The idea of the sort is:

• A graph is a collection of nodes such that each node has a collection of neighbours. As I said, if a node A has a neighbour B then A depends on B, so B must happen before A.

• The sort takes a graph and produces a sorted list of nodes.

• During the operation of the sort a dictionary is maintained which maps every node onto one of three values: alive, dead and undead. An alive node has yet to be processed. A dead node is already processed. An undead node is being processed; it's no longer alive but not yet dead.

• If you encounter a dead node you can skip it; it's already in the output list.

• If you encounter a live node then you process it recursively.

• If you encounter an undead node then it is part of a cycle. Do what you like. (Produce an error if cycles are illegal, treat it as dead if cycles are legal, etc.)

---

function topoSort(graph) 
  state = []
  list = []
  for each node in graph
    state[node] = alive
  for each node in graph
    visit(graph, node, list, state)
  return list

function visit(graph, node, list, state)
  if state[node] == dead
    return // We've done this one already.
  if state[node] == undead
    return // We have a cycle; if you have special cycle handling code do it here.
  // It's alive. Mark it as undead.
  state[node] = undead
  for each neighbour in getNeighbours(graph, node)
    visit(graph, neighbour, list, state)
  state[node] = dead
  append(list, node);

Make sense?

Answer 2

edit 3 years later: I've occasionally come back to this since I first implemented this in 2014. I didn't really have a good understanding of it at the time when I first posted this answer, so that answer was overly complex. The sort is actually pretty straightforward to implement:

public class Node
{
    public int Data { get; set; }
    public List<Node> Children { get; set; }

    public Node()
    {
        Children = new List<Node>();
    }
}

public class Graph
{
    public List<Node> Nodes { get; set; }

    public Graph()
    {
        Nodes = new List<Node>();
    }

    public List<Node> TopologicSort()
    {
        var results = new List<Node>();
        var seen = new List<Node>();
        var pending = new List<Node>();

        Visit(Nodes, results, seen, pending);

        return results;
    }

    private void Visit(List<Node> graph, List<Node> results, List<Node> dead, List<Node> pending)
    {
        // Foreach node in the graph
        foreach (var n in graph)
        {
            // Skip if node has been visited
            if (!dead.Contains(n))
            {
                if (!pending.Contains(n))
                {
                    pending.Add(n);
                }
                else
                {
                    Console.WriteLine(String.Format("Cycle detected (node Data={0})", n.Data));
                    return;
                }

                // recursively call this function for every child of the current node
                Visit(n.Children, results, dead, pending);

                if (pending.Contains(n))
                {
                    pending.Remove(n);
                }

                dead.Add(n);

                // Made it past the recusion part, so there are no more dependents.
                // Therefore, append node to the output list.
                results.Add(n);
            }
        }
    }
}

Answer 3

In fact, you want a breadth-first printout of your graph

The linked wikipedia page list an algorithm to perform this.

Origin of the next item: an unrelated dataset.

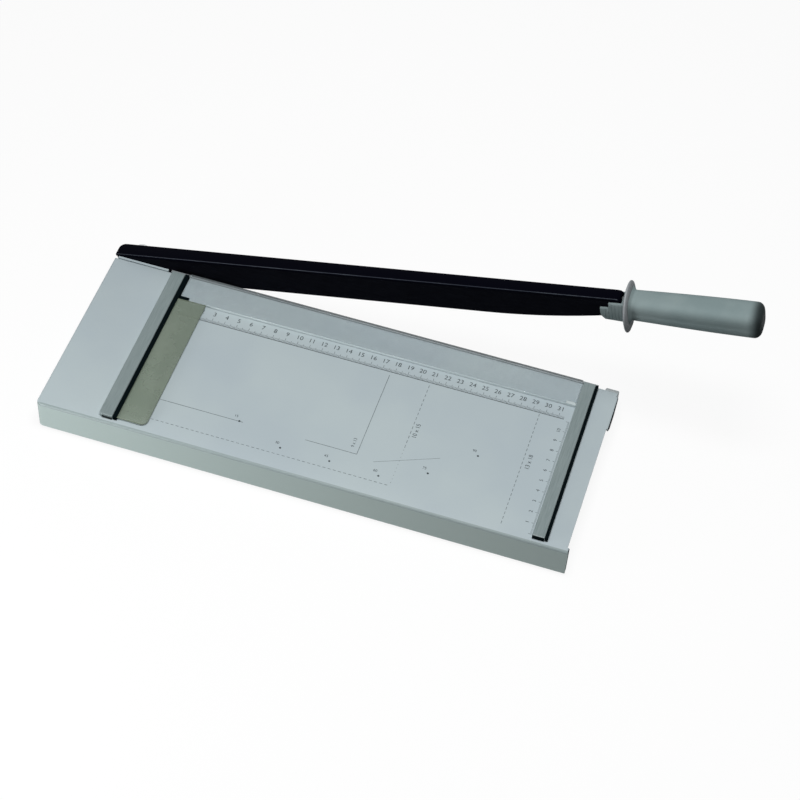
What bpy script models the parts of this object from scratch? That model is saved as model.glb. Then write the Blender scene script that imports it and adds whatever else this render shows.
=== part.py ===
"""Guillotine paper cutter with a long-edge blade, in metres, +Z up.

The table's own frame has X along the cut from the pivot end, Y from the front
edge to the cutting edge, and Z from the table's top face. The whole cutter is
then set on the floor with the middle of its outline over the world origin.
"""

import math

import bmesh
import bpy
from mathutils import Matrix, Vector

# Clearances that any two neighbours share
TOUCH_GAP = 0.0003
SHANK_GAP = 0.00015
OVERRUN = 0.004

# Table tray, one folded sheet
TABLE_WIDTH = 0.540
TABLE_DEPTH = 0.210
TABLE_HEIGHT = 0.034
SHEET = 0.0015
FOLD_RADIUS = 0.0020
CORNER_RADIUS = 0.0055
LIP_WIDTH = 0.018
TAB_PROUD = 0.0020
REAR_TAB_START = 0.158
REAR_TAB_LENGTH = 0.043
REAR_TAB_DEPTH = 0.024
FRONT_TAB_LENGTH = 0.006

# Feet
FOOT_HEIGHT = 0.0030
FOOT_RADIUS = 0.0070
FOOT_STEM_RADIUS = 0.0025
FOOT_BARB_RADIUS = 0.0034
FOOT_BARB_HEIGHT = 0.0025
FOOT_INSET_X = 0.024

# Cutting edge on the table
KNIFE_START = 0.062
KNIFE_END_INSET = 0.0205
KNIFE_THICKNESS = 0.0025
KNIFE_HEIGHT = 0.019
KNIFE_SCREW_COUNT = 5
KNIFE_SCREW_INSET = 0.024
RAIL_THICKNESS = 0.0040
RAIL_HEIGHT = 0.028
RAIL_LEG = 0.015
RAIL_INSET = 0.006

# Stop bars across the table
BAR_FRONT = 0.0055
BAR_HEIGHT = 0.0050
BAR_CORNER = 0.0030
BAR_EDGE = 0.0007
TRIM_EDGE = 0.0004
LEFT_BAR_START = 0.0648
LEFT_BAR_WIDTH = 0.0140
RIGHT_BAR_INSET = 0.0354
RIGHT_BAR_WIDTH = 0.0123
BAR_SCREW_INSET = 0.030
LEFT_INSERT_WIDTH = 0.0042
LEFT_INSERT_WALL = 0.0012
RIGHT_INSERT_WIDTH = 0.0028
INSERT_HEIGHT = 0.0046

# Tinted side plate that holds the paper's edge down
SIDE_PLATE_WIDTH = 0.0300
SIDE_PLATE_THICKNESS = 0.0018
SIDE_PLATE_CORNER = 0.0060

# Clear guard in front of the blade
GUARD_DEPTH = 0.0346
GUARD_THICKNESS = 0.0030
GUARD_LIFT = 0.0006
GUARD_BACK_GAP = 0.0018
GUARD_END_GAP = 0.0010
LUG_LENGTH = 0.0095
LUG_DEPTH = 0.0032
PIN_RADIUS = 0.0010
PIN_LENGTH = 0.0058

# Pivot
PIVOT_X = 0.018
PIVOT_DROP = 0.014
PIVOT_PLATE_START = 0.003
PIVOT_PLATE_END = 0.0585
PIVOT_PLATE_HEIGHT = 0.028
PIVOT_SCREW_SPREAD = 0.0135
BOLT_RADIUS = 0.0040
BOLT_HEAD_WIDTH = 0.0130
BOLT_HEAD_HEIGHT = 0.0053
BUSH_WALL = 0.0018
BUSH_RUNNING_GAP = 0.00015
WASHER_RADIUS = 0.0095
WASHER_THICKNESS = 0.0016
DISC_SPRING_THICKNESS = 0.0009
DISC_SPRING_RISE = 0.0011
NUT_WIDTH = 0.0130
NUT_HEIGHT = 0.0065
NUT_COLLAR_HEIGHT = 0.0015
BOLT_TAIL = 0.0020

# Arm
ARM_REST_ANGLE = math.radians(13.74)
ARM_CLOSED_ANGLE = math.radians(1.0)
ARM_TOP = 0.0197
ARM_HEEL = 0.0145
ARM_PAST_TABLE = 0.0042
ARM_WIDTH = 0.0156
ARM_END_WIDTH = 0.0137
ARM_WALL = 0.0024
ARM_WEB = 0.0030
ARM_HUB = 0.0110
ARM_TOP_ROUND = 0.0055
ARM_HEEL_ROUND = 0.0065
BLADE_THICKNESS = 0.0030
BLADE_BELOW_PIVOT = 0.0145
BLADE_HEEL_INSET = 0.0010
BLADE_BEVEL = 0.0045
BELLY_LENGTH = 0.1402
BELLY_RADIUS = 0.680
WALL_ABOVE_EDGE = 0.0035
BLADE_SCREW_COUNT = 4
BLADE_SCREW_START = 0.090
BLADE_SCREW_TO_TANG = 0.0098
BLADE_SCREW_DEPTH = 0.0018
DRIVER_HOLE_RADIUS = 0.0040

# Handle
HANDLE_PAST_ARM = 0.0058
HANDLE_Z = 0.0077
HANDLE_DROOP = math.radians(2.4)
CHEEK_REACH = 0.0217
CHEEK_STEP_REACH = 0.0127
CHEEK_LOW_TOP = 0.0087
CHEEK_HIGH_TOP = 0.0153
CHEEK_CORNER = 0.0042
CHEEK_LEFT_BOTTOM = -0.0015
CHEEK_NEAR_BOTTOM = -0.0064
CHEEK_FAR_BOTTOM = -0.0088
CHEEK_WALL = 0.0026
CHEEK_EDGE = 0.0010
FLANGE_HALF_HEIGHT = 0.0278
FLANGE_HALF_DEPTH = 0.0232
FLANGE_THICKNESS = 0.0042
FLANGE_DROP = 0.0028
GRIP_LENGTH = 0.1300
GRIP_NECK_RADIUS = 0.0134
GRIP_END_RADIUS = 0.0158
GRIP_SQUARENESS = 2.6
GRIP_ROUND = 0.0070
GRIP_ROUND_STEPS = 4
GRIP_SWELL_SHARES = (0.18, 0.36, 0.54, 0.72, 0.88)
TANG_REACH = 0.0962
TANG_HEIGHT = 0.0115
TANG_ROD_RADIUS = 0.0040
TANG_SCREW_PITCH = 0.036
TANG_END_GAP = 0.0060
GRIP_NUT_WIDTH = 0.0130
GRIP_NUT_HEIGHT = 0.0055
PLUG_RADIUS = 0.0090
PLUG_THICKNESS = 0.0030

# Small screws
SCREW_RADIUS = 0.0020
SCREW_HEAD_RADIUS = 0.0038
SCREW_HEAD_HEIGHT = 0.0020
SCREW_DRIVE_RADIUS = 0.0016
SCREW_DRIVE_DEPTH = 0.0010
SCREW_TAIL = 0.0012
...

There's also this question on SO

Answer 4

Start by thinking about the problem right. You don't have a tree. You have an arbitrary graph.

With that in mind, what you probably need to do first is to find cycles and break them by deleting an edge in the cycle (OK, marking the edge as "ignore this when doing topological sort").

With all the cycles removed, you can apply toplogical sort to the remaining nodes and arcs.